Points of Error Nos. 4, 5, 6, and 9 complain about child visitation and child support provisions. We find no abuse of discretion in the trial Court's judgment. The trial Court had a right based upon the difficulties between these parties, to set certain limitations upon when and where visitation rights were to be provided Mr. Saums. Since these parties lived in different cities, the limitations were not unreasonable. The award of $200.00 per month in child support does not appear to be excessive, even though Mr. Saums' salary is less than that of his wife. We would anticipate that, if Mr. Saums complies with present restrictions on his visitation rights and meets his support obligations, within a reasonable time some of the visitation restrictions could be relaxed by the trial Court. Mr. Saums urges that we should consider all of his obligations, including other support obligations which he must make, in passing on his support payments in this case. But, based upon our decision in Saums v. Synoground, 605 S.W.2d 373 (Tex.Civ.App. — El Paso 1980, no writ), it does not appear that he is meeting his other support obligations.

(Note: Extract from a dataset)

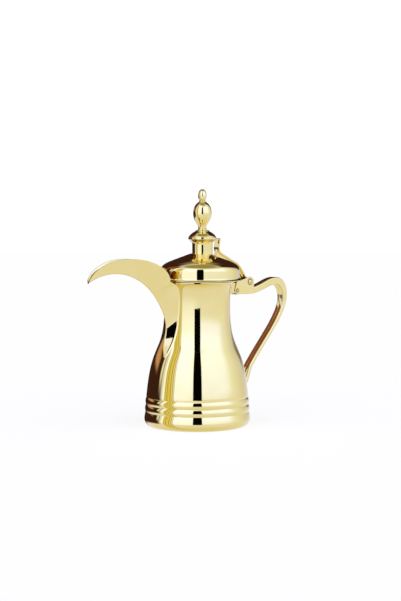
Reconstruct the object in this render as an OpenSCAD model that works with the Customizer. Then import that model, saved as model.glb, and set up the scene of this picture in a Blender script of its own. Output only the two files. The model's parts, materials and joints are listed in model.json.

The last point complains of a failure to obtain relief on a motion for new trial because witnesses at the trial who were placed under the rule as provided for in Rule 267, Tex.R.Civ.P., violated the Court's instructions about conversing with each other. Without at least a bill of exception or other proof to show the error, we are unable to determine that there was in fact a violation of the rule or that any harm resulted. Point of Error No. 10 is overruled. Rule 434, Tex.R.Civ.P.

*245 That part of the judgment which decrees that E. F. Lohmann, III, recover the sum of $7,500.00 for legal services rendered is reversed and that part of the case is remanded to the trial Court, and in all other respects the judgment of the trial Court is affirmed. Ten percent of the costs of appeal shall be taxed against the Appellee and the balance against the Appellant.